>> START

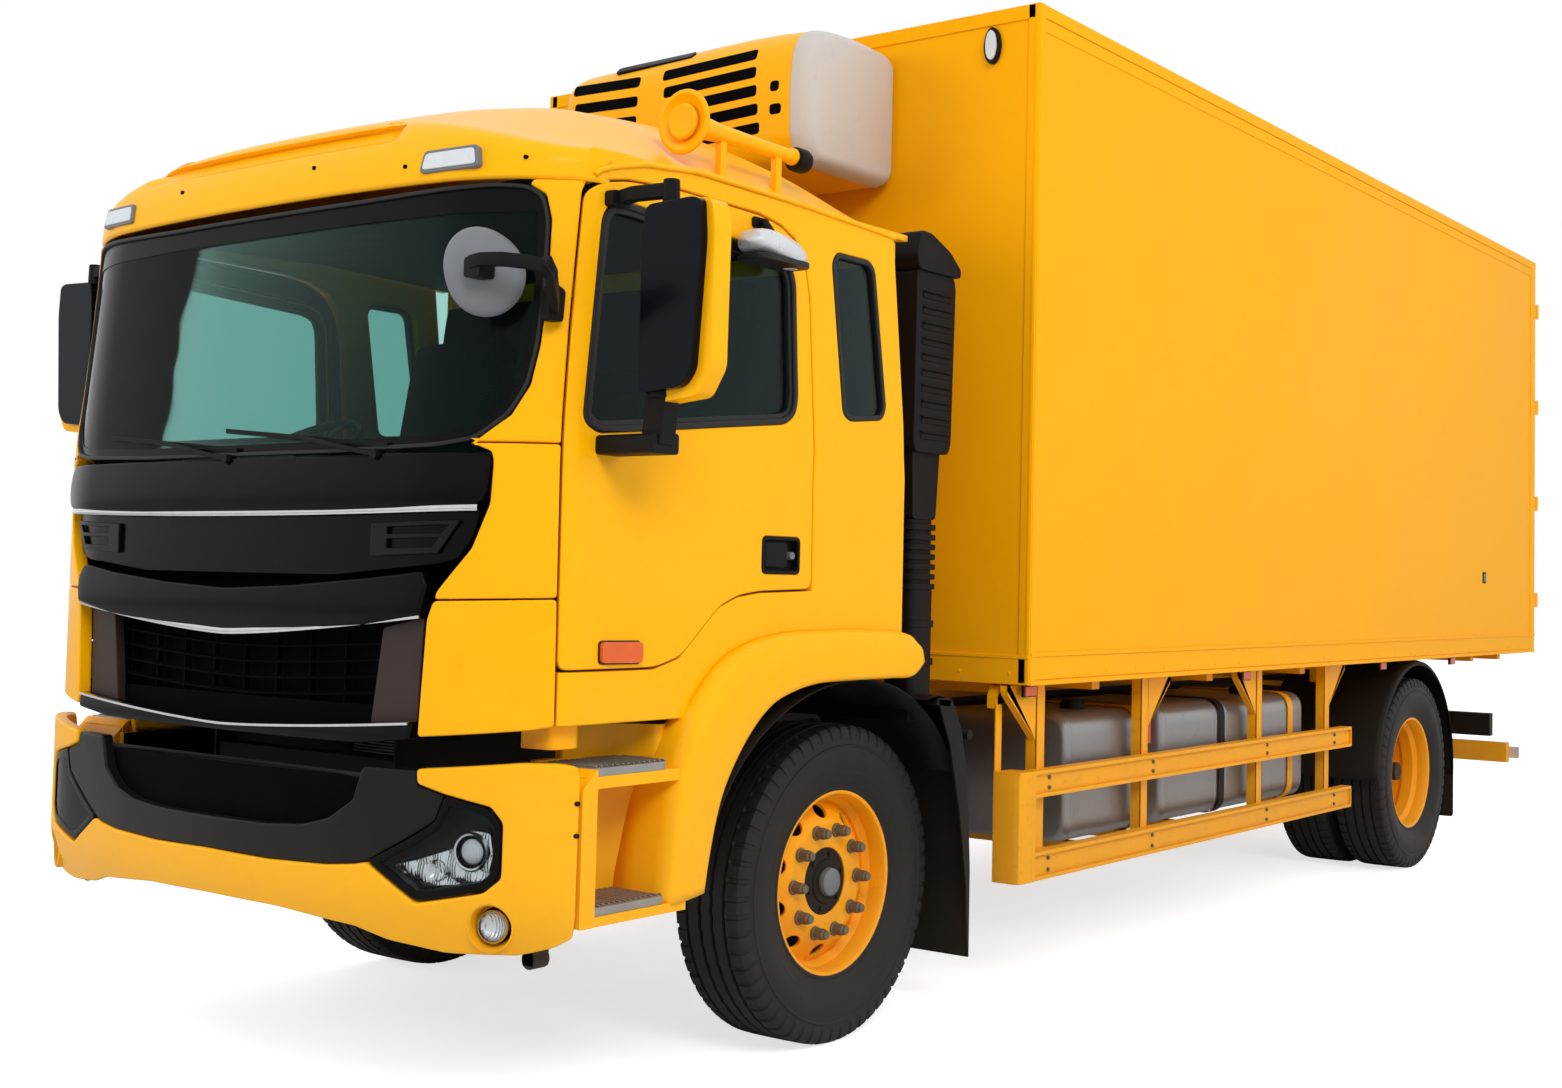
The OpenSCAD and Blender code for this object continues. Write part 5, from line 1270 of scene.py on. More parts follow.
for side, tag, flip in SIDES:
    panel("headlamp_bezel_" + tag, lamp_ring, bump, GLOSS_BLACK, "chassis", "black_gloss",
          holes=[inset(lamp_ring, 0.024)], t=0.075, r=0.006, depth=0.006, step=0.015, side=side,
          inside=behind, replaces=("headlamps",) if side > 0 else ())
    panel("headlamp_bowl_" + tag, inset(lamp_ring, 0.010), bump, GLOSS_BLACK, "chassis", "lamp", t=0.006,
          r=0.002, depth=0.072, step=0.02, side=side, inside=behind)
    panel("headlamp_reflector_" + tag, fillet([bump_x(x, z) for x, z in REFLECT], 0.012), bump, REFLECTOR,
          "chassis", "lamp", t=0.004, r=0.002, depth=0.052, step=0.008, side=side, inside=behind,
          holes=[circle(*bump_x(0.958, 0.757), 0.048)],
          bulge=lambda a, b: 0.007 * np.abs(np.sin(a * 60.0)) + 0.006 * np.abs(np.sin(b * 52.0 + a * 20.0)))
    panel("headlamp_cover_" + tag, inset(lamp_ring, 0.020), bump, LAMP_GLASS, "chassis", "lamp", t=0.003,
          r=0.001, depth=0.010, step=0.02, side=side, inside=behind)


def on_bump(x, z, d):
    s, _ = bump_x(x, z)
    p = bump(np.array([s]), np.array([z]))[0]
    q = bump(np.array([s + 1e-3]), np.array([z]))[0] - bump(np.array([s - 1e-3]), np.array([z]))[0]
    n = Vector((q[1], -q[0], 0)).normalized()
    return Vector((p[0] + n.x * d, p[1] + n.y * d, z)), n


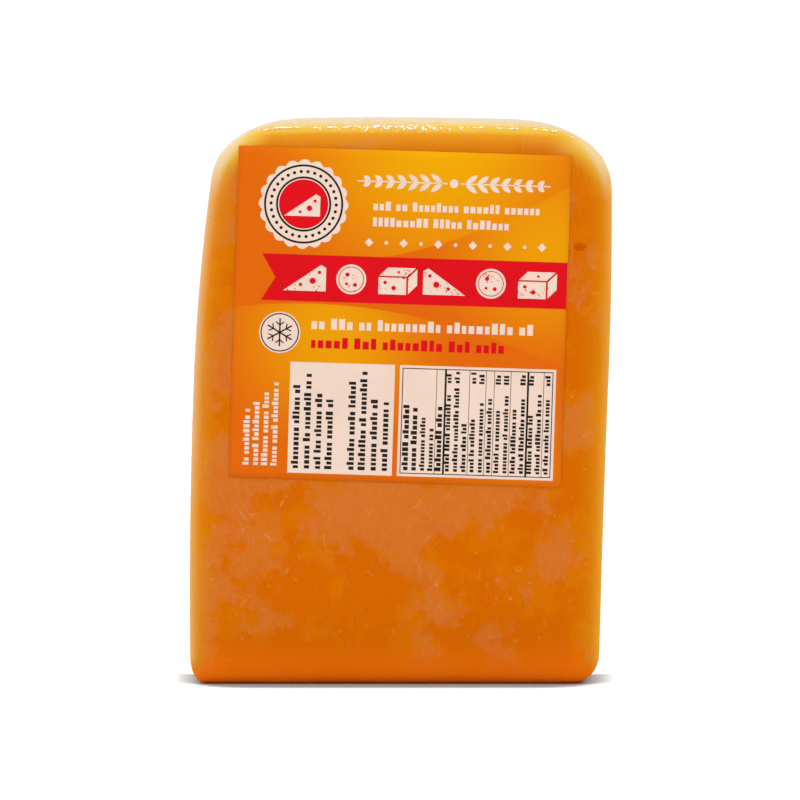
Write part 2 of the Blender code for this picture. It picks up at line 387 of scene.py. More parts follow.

>> END

## SET PROBLEM:
Write the data back out verbatim.

## ANSWER IN FULL:
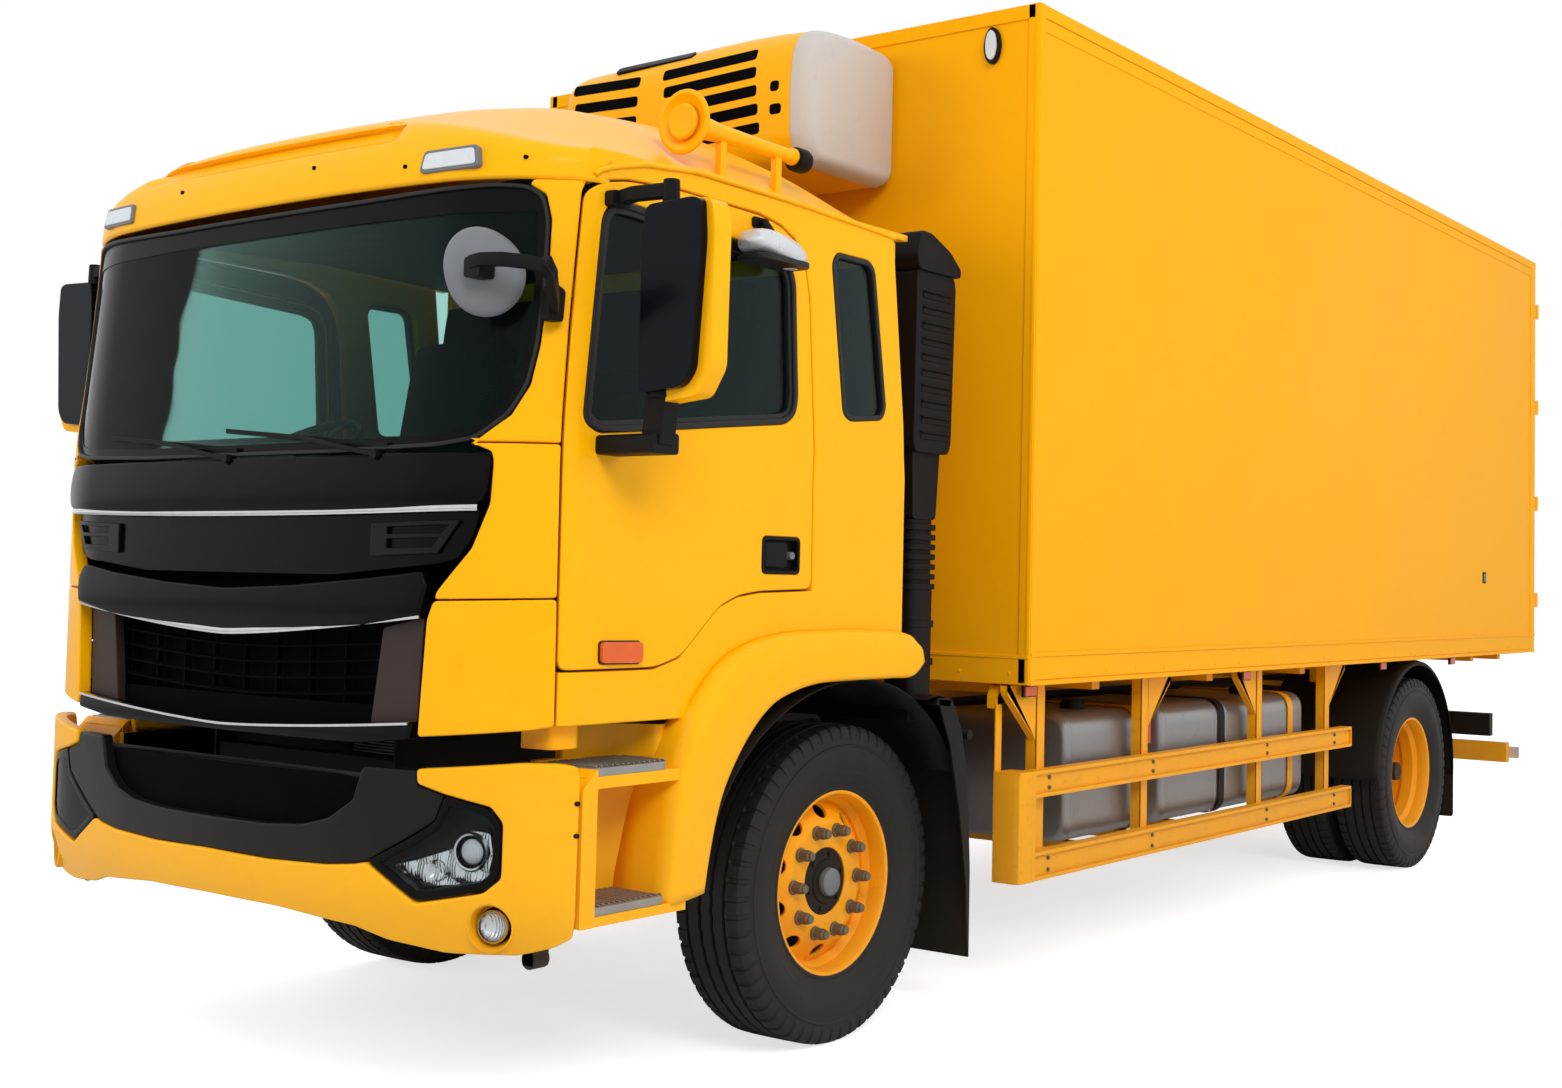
The OpenSCAD and Blender code for this object continues. Write part 5, from line 1270 of scene.py on. More parts follow.
for side, tag, flip in SIDES:
    panel("headlamp_bezel_" + tag, lamp_ring, bump, GLOSS_BLACK, "chassis", "black_gloss",
          holes=[inset(lamp_ring, 0.024)], t=0.075, r=0.006, depth=0.006, step=0.015, side=side,
          inside=behind, replaces=("headlamps",) if side > 0 else ())
    panel("headlamp_bowl_" + tag, inset(lamp_ring, 0.010), bump, GLOSS_BLACK, "chassis", "lamp", t=0.006,
          r=0.002, depth=0.072, step=0.02, side=side, inside=behind)
    panel("headlamp_reflector_" + tag, fillet([bump_x(x, z) for x, z in REFLECT], 0.012), bump, REFLECTOR,
          "chassis", "lamp", t=0.004, r=0.002, depth=0.052, step=0.008, side=side, inside=behind,
          holes=[circle(*bump_x(0.958, 0.757), 0.048)],
          bulge=lambda a, b: 0.007 * np.abs(np.sin(a * 60.0)) + 0.006 * np.abs(np.sin(b * 52.0 + a * 20.0)))
    panel("headlamp_cover_" + tag, inset(lamp_ring, 0.020), bump, LAMP_GLASS, "chassis", "lamp", t=0.003,
          r=0.001, depth=0.010, step=0.02, side=side, inside=behind)


def on_bump(x, z, d):
    s, _ = bump_x(x, z)
    p = bump(np.array([s]), np.array([z]))[0]
    q = bump(np.array([s + 1e-3]), np.array([z]))[0] - bump(np.array([s - 1e-3]), np.array([z]))[0]
    n = Vector((q[1], -q[0], 0)).normalized()
    return Vector((p[0] + n.x * d, p[1] + n.y * d, z)), n


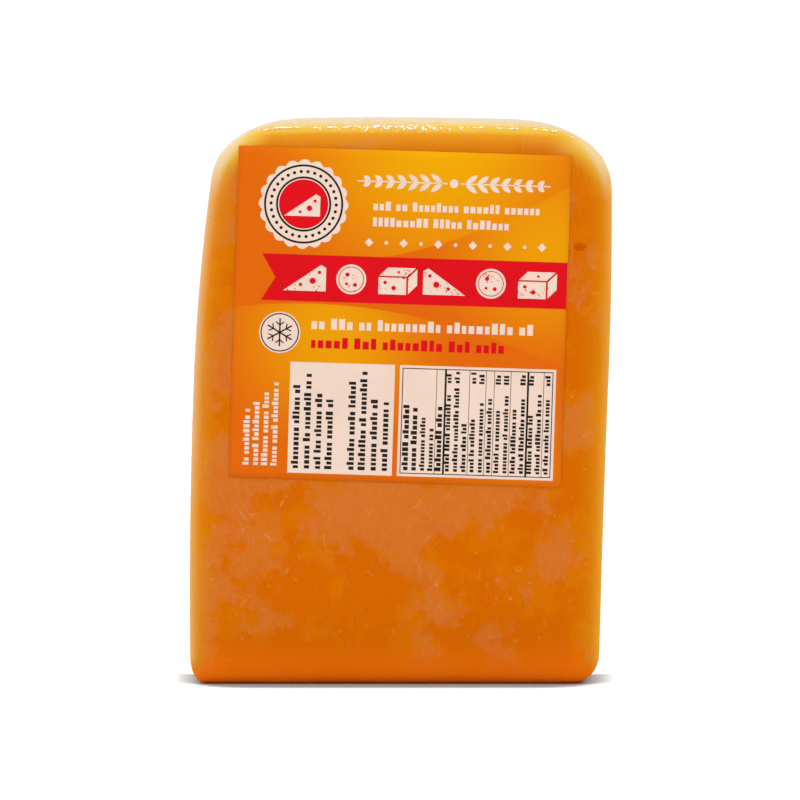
Write part 2 of the Blender code for this picture. It picks up at line 387 of scene.py. More parts follow.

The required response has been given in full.